Execute the viterbi algorithm on the test set, and generate a collection containing the (word,tag) sequences. 

In [18]:
# create a collection of (word, tag) tuple sequences 
resulting_sequences = [] 

# generate the (word, tag) sequences by using 
# viterbi and mapping the backpointers to the word and tag. 
for word_sequence in test_token_sequences: 
    backpointers = viterbi(word_sequence) 
    resulting_sequences.append(generate_tag_sequence(backpointers, word_sequence))
    

In [19]:
# write to the results to a file: 
file = open('HMM_predictions.txt', "w") 
for sequence_num, tupls in enumerate(resulting_sequences, start=1): 
    # start of a sentence sequence. 
    file.write('<sentence ID=' + str(sequence_num) + '>\n')
    
    # body of a sequence, ignore ('<s>', '<s>') and ('</s>', '</s>').
    sequence_stop_val = len(tupls)-1
    for i in range(1, sequence_stop_val): 
        file.write(tupls[i][0] + ', ' + tupls[i][1]+'\n')
    
    # end the sequence. 
    file.write('<EOS>\n') 
    
file.close() 
print('HMM_predictions.txt has been generated.') 
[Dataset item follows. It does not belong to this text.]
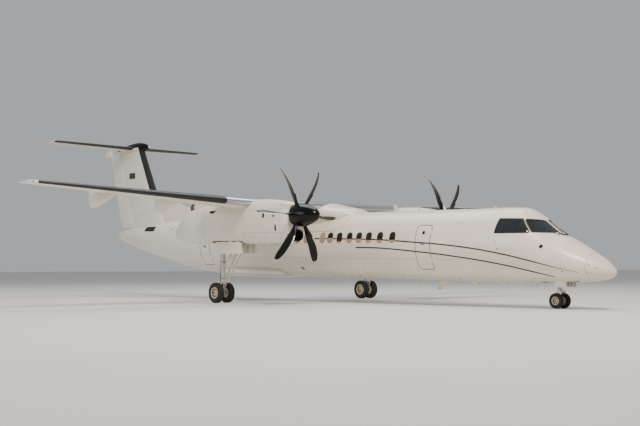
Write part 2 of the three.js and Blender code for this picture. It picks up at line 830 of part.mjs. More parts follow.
function buildPropellers() {
  for (const side of SIDES) {
    const centre = at(PROPELLER.station, side.sign * NACELLE_Y, PROPELLER.z);
    const drum = turnedOnX(
      [[0, DRUM.front], [DRUM.radius - 6, DRUM.front], [DRUM.radius, 0], [DRUM.radius, DRUM.back], [0, DRUM.back]],
      centre,
      24,
    );
    const shaft = rod(centre, centre.clone().add(new THREE.Vector3(SEAT_GAP - SHAFT.length, 0, 0)), SHAFT.radius, 16);
    const blades = Array.from({ length: PROPELLER.blades }, (_, i) => {
      const fromVertical = 30 + (360 / PROPELLER.blades) * i + side.bladePhase;
      return bladePiece()
        .rotateX(degrees(fromVertical))
        .translate(...centre.toArray());
    });
    place(`propeller_${side.name}`, join([drum, shaft, ...blades]), "bladeComposite");
    const spinner = turnedOnX([...SPINNER, [0, SPINNER[SPINNER.length - 1][1]]], centre, 24);
    place(`spinner_${side.name}`, spinner, "blackBoot");
  }
}

// Tail
const RUDDER_HINGE = { slope: 0.3175, station: 29960, z: 3300 };
const RUDDER_CHORD = 1150;
const FIN_LEADING = { slope: 0.537, station: 27810, z: 5360 };
const FIN = { low: 3350, high: 7650, thick: 0.105 };
const RUDDER = { low: 3485, high: 7594.5, footPin: 30.8 };
const RUDDER_HORN = { from: 32360, half: 45, low: 7450, high: 7860 };
const DORSAL = { from: 22600, to: 28500, low: 3400, high: 5400, front: 3900, halfWidth: 95, nose: 14 };
const BULLET = [
  // station, half width, bottom, top
  [28560, 20, 7835, 7875],
  [28740, 95, 7735, 7990],
  [29200, 165, 7640, 8120],
  [29700, 190, 7590, 8165],
  [30400, 175, 7590, 8120],
  [31000, 120, 7600, 8010],
  [31500, 80, 7620, 7930],
  [31750, 20, 7740, 7820],
];
const TAILPLANE = {
  root: { y: 0, station: 29860, chord: 2110, thick: 0.105 },
  tip: { y: 4635, station: 30290, chord: 1580, thick: 0.09 },
  z: 7870,
  dihedral: 0.016,
  hingeStation: 31180,
};
const ELEVATOR = [560, 4300];

function finAt(z) {
  const leading = FIN_LEADING.station + FIN_LEADING.slope * (z - FIN_LEADING.z);
  const hingeStation = RUDDER_HINGE.station + RUDDER_HINGE.slope * (z - RUDDER_HINGE.z);
  const chord = hingeStation + RUDDER_CHORD - leading;
  return {
    station: leading,
    y: 0,
    z,
    chord,
    thick: FIN.thick,
    hinge: (hingeStation - leading) / chord,
    upright: true,
  };
}

function tailplaneAt(y) {
  const { root, tip } = TAILPLANE;
  const share = Math.abs(y) / tip.y;
  const mix = (key) => root[key] + (tip[key] - root[key]) * share;
  const section = { station: mix("station"), y, chord: mix("chord"), thick: mix("thick") };
  return {
    ...section,
    z: TAILPLANE.z + Math.abs(y) * TAILPLANE.dihedral,
    hinge: (TAILPLANE.hingeStation - section.station) / section.chord,
  };
}

const fixedAhead = (section) => aerofoil({ ...section, to: aheadOfHinge(section) });
const turnsBehind = (section) => aerofoil({ ...section, from: section.hinge, roundNose: true });

function tailplaneSkin(gap = 0) {
  const ends = [-TAILPLANE.tip.y, -ELEVATOR[1] - 1, -ELEVATOR[1], 0, ELEVATOR[1], ELEVATOR[1] + 1, TAILPLANE.tip.y];
  return skin(
    ends.map((y) => {
      const section = tailplaneAt(y);
      const whole = Math.abs(y) > ELEVATOR[1];
      const to = whole ? 1 : aheadOfHinge(section) + gap / section.chord;
      return aerofoil({
        ...section,
        station: section.station - gap,
        chord: section.chord + 2 * gap,
        thick: section.thick * (1 + gap / 60),
        to,
      });
    }),
  );
}

const bulletLoft = (gap = 0) =>
  skin(
    BULLET.map(([station, half, bottom, top], i) =>
      ovalRing({
        station: station + (i === 0 ? -gap : gap),
        half: half + gap,
        bottom: bottom - gap,
        top: top + gap,
        points: 16,
      }),
    ),
  );

function dorsalPiece() {
  const { from, to, low, high, front, halfWidth, nose } = DORSAL;
  const foot = [
    [from, nose / 2],
    [to, halfWidth],
  ];
  const outline = foot.map(([station, half]) => [
    at(station, half, low),
    at(station, half, station === from ? front : high),
    at(station, -half, station === from ? front : high),
    at(station, -half, low),
  ]);
  return skin(outline);
}

function rudderPiece() {
  const ends = [RUDDER.low, RUDDER.high];
  const hingeAt = (z) => {
    const { station, chord, hinge } = finAt(z);
    return at(station + hinge * chord, 0, z);
  };
  const [low, high] = ends.map(hingeAt);
  const { from, half, low: hornLow, high: hornHigh } = RUDDER_HORN;
  const horn = block([from, TAIL_TIP], [-half, half], [hornLow, hornHigh]);
  return join([
    skin(ends.map((z) => turnsBehind(finAt(z)))),
    horn,
    hingePin(low, high, RUDDER.footPin),
    hingePin(high, low),
  ]);
}

function elevatorPiece() {
  const hingeAt = (y) => at(TAILPLANE.hingeStation, y, tailplaneAt(y).z);
  const ends = [ELEVATOR[0], ELEVATOR[1] - SWING_GAP];
  const [inner, outer] = ends.map(hingeAt);
  return join([
    skin(ends.map((y) => turnsBehind(tailplaneAt(y)))),
    hingePin(outer, inner),
  ]);
}

function buildTail() {
  const finSkin = skin([FIN.low, FIN.high].map((z) => fixedAhead(finAt(z))));
  const fin = cut(join([finSkin, dorsalPiece()]), [bodyTool(), bulletLoft(SEAT_GAP), tailplaneSkin(SEAT_GAP)]);
  place("fin", fin, "whitePaint");
  place("rudder", rudderPiece(), "whitePaint");
  place("tail_bullet", cut(bulletLoft(), [tailplaneSkin(SEAT_GAP)]), "whitePaint");
  place("tailplane", tailplaneSkin(), "whitePaint");
  for (const side of SIDES) {
    place(`elevator_${side.name}`, onSide(elevatorPiece(), side), "whitePaint");
  }
}

// Landing gear
const WHEEL_SEGMENTS = 24;
const BEAD_GAP = 0.6;
const TYRE_SECTION = [
  // share of the way from rim to tread, share of half the width
  [0.14, 0.88],
  [0.68, 1],
  [0.92, 0.78],
  [1, 0.4],
];
const BEAD_SHARE = 0.7;
const RIM_SECTION = [
  // share of the rim's radius, distance out from the rim's edge
  [1, 0],
  [0.86, 0],
  [0.62, -40],
  [0.4, 8],
  [0, 12],
];
const RIM_WIDTH_SHARE = 0.31; // half the rim's width as a share of the tyre's

// A tyre whose facets touch its real radius, one of them flat on the ground
function tyre(gear, centre) {
  const { radius, width, rim } = gear;
  const half = width / 2;
  const halfFacet = Math.PI / WHEEL_SEGMENTS;
  const bead = [rim + BEAD_GAP, half * BEAD_SHARE];
  const side = TYRE_SECTION.map(([out, across]) => [rim + (radius - rim) * out, half * across]);
  const outer = [bead, ...side];
  const inner = outer.map(([r, y]) => [r, -y]);
  const stretch = 1 / Math.cos(halfFacet);
  return turned([...inner, ...outer.reverse(), inner[0]], WHEEL_SEGMENTS)
    .scale(stretch, 1, stretch)
    .rotateY(halfFacet - GROUND_ATTITUDE)
    .translate(...centre.toArray());
}

// Two rims on one turning axle
function rims(gear, centre) {
  const { width, rim, offset, axle } = gear;
  const back = offset - width * RIM_WIDTH_SHARE;
  const face = offset + width * RIM_WIDTH_SHARE;
  const right = [[axle, back], [rim, back], ...RIM_SECTION.map(([share, out]) => [rim * share, face + out])];
  const left = right.map(([r, y]) => [r, -y]).reverse();
  return turnedOnY([...left, ...right], centre, WHEEL_SEGMENTS);
}

// Boss that carries the axle
function boss(centre, radius, halfWidth) {
  const reach = new THREE.Vector3(0, halfWidth, 0);
  return rod(centre.clone().sub(reach), centre.clone().add(reach), radius, 16);
}

function axleBore(gear, centre) {
  const reach = new THREE.Vector3(0, gear.offset, 0);
  return rod(centre.clone().sub(reach), centre.clone().add(reach), gear.axle + BORE_GAP, 24);
}

const MAIN_LEG = { radius: 92, foot: 830, piston: 66, overlap: 20, hubRadius: 98, hubHalf: 100 };
const MAIN_BRACES = [
  // station and height low, station and height high, radius
  [16330, 900, 14650, 3200, 42],
  [16390, 1500, 15450, 2500, 30],
  [15450, 2500, 15650, 3200, 30],
];
const TORQUE_LINKS = [
  // station and height of each end
  [16390, 980, 16160, 760],
  [16160, 760, 16390, 560],
];
const TORQUE_LINK = { radius: 20, offset: 27, knee: [16160, 760], kneeRadius: 24, kneeHalf: 40 };

function mainLeg() {
  const y = NACELLE_Y;
  const { station, radius } = MAIN_GEAR;
  const { foot, overlap, piston, hubRadius, hubHalf } = MAIN_LEG;
  const { offset, knee, kneeRadius, kneeHalf } = TORQUE_LINK;
  const axle = at(station, y, radius);
  const seat = WHEEL_BAY.top - SEAT_GAP;
  const links = TORQUE_LINKS.flatMap(([s0, z0, s1, z1]) =>
    [-offset, offset].map((across) => rod(at(s0, y + across, z0), at(s1, y + across, z1), TORQUE_LINK.radius, 6)),
  );
  const pieces = [
    rod(at(station, y, foot), at(station, y, seat), MAIN_LEG.radius, 16),
    rod(axle, at(station, y, foot + overlap), piston, 14),
    boss(axle, hubRadius, hubHalf),
    ...MAIN_BRACES.map(([s0, z0, s1, z1, r]) => rod(at(s0, y, z0), at(s1, y, z1), r, 8)),
    ...links,
    rod(at(knee[0], y - kneeHalf, knee[1]), at(knee[0], y + kneeHalf, knee[1]), kneeRadius, 8),
  ];
  return cut(join(pieces), [axleBore(MAIN_GEAR, axle)]);
}

const MAIN_DOORS = { stations: [14500, 16250], heights: [2085, 2760], thickness: 22 };
const MAIN_DOOR_Y = { outer: 396, inner: -418 }; // of the face nearer starboard, from the nacelle's middle

function buildMainGear() {
  const shell = nacelleLoft(SEAT_GAP);
  const leg = mainLeg();
  for (const side of SIDES) {
    place(`main_gear_leg_${side.name}`, onSide(leg, side), "legPaint");
    for (const [name, offset] of Object.entries(MAIN_DOOR_Y)) {
      const low = NACELLE_Y + offset;
      const plate = block(MAIN_DOORS.stations, [low, low + MAIN_DOORS.thickness], MAIN_DOORS.heights);
      place(`main_gear_door_${name}_${side.name}`, onSide(cut(plate, [shell]), side), "whitePaint");
    }
    const axle = at(MAIN_GEAR.station, side.sign * NACELLE_Y, MAIN_GEAR.radius);
    place(`main_wheels_${side.name}`, rims(MAIN_GEAR, axle), "castAlloy");
    for (const [name, direction] of [
      ["outer", side.sign],
      ["inner", -side.sign],
    ]) {
      const middle = axle.clone().add(new THREE.Vector3(0, direction * MAIN_GEAR.offset, 0));
      place(`main_tyre_${name}_${side.name}`, tyre(MAIN_GEAR, middle), "tyreRubber");
    }
  }
}

const NOSE_LEG = { radius: 72, foot: 960, piston: 50, hubRadius: 74, hubHalf: 90 };
const NOSE_BRACE = { low: 1120, aft: 500, below: 40, radius: 34 };
const NOSE_COLLAR = { radius: 84, height: 70 };
const NOSE_LINK = { aft: 190, knee: 730, high: 60, lowAft: 30, lowAbove: 20, radius: 20 };
const NOSE_DOOR = { stations: [1880, 2440], y: 306, heights: [1010, 1400], thickness: 20 };

function buildNoseGear() {
  const { station, radius, offset } = NOSE_GEAR;
  const { foot } = NOSE_LEG;
  const axle = at(station, 0, groundUnder(station) + radius);
  const knee = at(station + NOSE_LINK.aft, 0, NOSE_LINK.knee);
  const leg = join([
    rod(at(station, 0, foot), at(station, 0, NOSE_BAY.top - SEAT_GAP), NOSE_LEG.radius, 16),
    rod(
      at(station, 0, NOSE_BRACE.low),
      at(station + NOSE_BRACE.aft, 0, NOSE_BAY.top - NOSE_BRACE.below),
      NOSE_BRACE.radius,
      8,
    ),
  ]);
  place("nose_gear_leg", leg, "legPaint");
  const collarLow = at(station, 0, foot - NOSE_COLLAR.height);
  const turning = cut(
    join([
      rod(axle, at(station, 0, foot - SEAT_GAP), NOSE_LEG.piston, 16),
      boss(axle, NOSE_LEG.hubRadius, NOSE_LEG.hubHalf),
      rod(collarLow, at(station, 0, foot - SEAT_GAP), NOSE_COLLAR.radius, 16),
      rod(at(station, 0, foot - NOSE_LINK.high), knee, NOSE_LINK.radius, 8),
      rod(knee, axle.clone().add(new THREE.Vector3(-NOSE_LINK.lowAft, 0, NOSE_LINK.lowAbove)), NOSE_LINK.radius, 8),
    ]),
    [axleBore(NOSE_GEAR, axle)],
  );
  place("nose_gear_steering", turning, "legPaint");
  place("nose_wheels", rims(NOSE_GEAR, axle), "castAlloy");
  for (const side of SIDES) {
    const middle = axle.clone().add(new THREE.Vector3(0, side.sign * offset, 0));
    place(`nose_tyre_${side.name}`, tyre(NOSE_GEAR, middle), "tyreRubber");
    const { stations, y, heights, thickness } = NOSE_DOOR;
    const plate = onSide(block(stations, [y, y + thickness], heights), side);
    place(`nose_gear_door_${side.name}`, cut(plate, [bodyTool()]), "whitePaint");
  }
}

buildBody();
buildWing();
buildNacelles();
buildPropellers();
buildTail();
buildMainGear();
buildNoseGear();

export default group;
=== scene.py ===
"""A high-wing turboprop airliner, parked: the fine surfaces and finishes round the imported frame.

Lengths are metres. A station runs aft along the level airframe from a datum just ahead of the nose,
y runs to port and z up. One matrix sets the level airframe nose down, as it stands on its gear.
"""
import logging
import math
from dataclasses import dataclass, field
from enum import Enum
from typing import Callable, Iterable, Optional, Sequence

import bmesh
import bpy
import numpy as np
from mathutils import Matrix, Vector


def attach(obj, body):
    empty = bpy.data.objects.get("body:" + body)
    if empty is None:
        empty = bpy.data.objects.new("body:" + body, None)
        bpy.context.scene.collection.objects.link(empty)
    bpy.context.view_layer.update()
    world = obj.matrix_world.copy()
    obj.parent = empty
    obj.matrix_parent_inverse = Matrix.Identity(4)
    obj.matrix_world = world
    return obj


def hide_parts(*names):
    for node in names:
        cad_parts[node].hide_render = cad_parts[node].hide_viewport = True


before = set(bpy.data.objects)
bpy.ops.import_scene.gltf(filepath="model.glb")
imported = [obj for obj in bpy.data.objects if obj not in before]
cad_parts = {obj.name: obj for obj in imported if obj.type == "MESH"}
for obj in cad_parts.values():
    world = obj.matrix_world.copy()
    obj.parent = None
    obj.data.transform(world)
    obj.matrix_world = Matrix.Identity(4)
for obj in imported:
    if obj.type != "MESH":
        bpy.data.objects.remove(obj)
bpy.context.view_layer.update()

log = logging.getLogger("airliner")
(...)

HMM_predictions.txt has been generated.


### Conclusion:   
Using the procedure outlined through steps 2.1 to 2.4, I was able to generate the needed components of an HNN model to generate the viterbi lattice, and ultimitely the tag sequence prediction for a given sentence.

As seen in this notebook, I used a transition probability matrix **A**, an observation matrix containing emission probabilites **B**, a set of N states defined by the **states** variable, a sequence of observations stored in a collection of sequences **test_token_sequences**, and a collection of initial probability distributions **pi**.  

When generating the viterbi lattice, I originally had underflow problems because I was in the multiplicative domain. To circumvent this, I mapped my **initial probability distributions**, **transition probabilities**, and **emission states** to the multiplicitave domain. 

The resulting tags for the test set was written to the 'HMM_predictions.txt' file.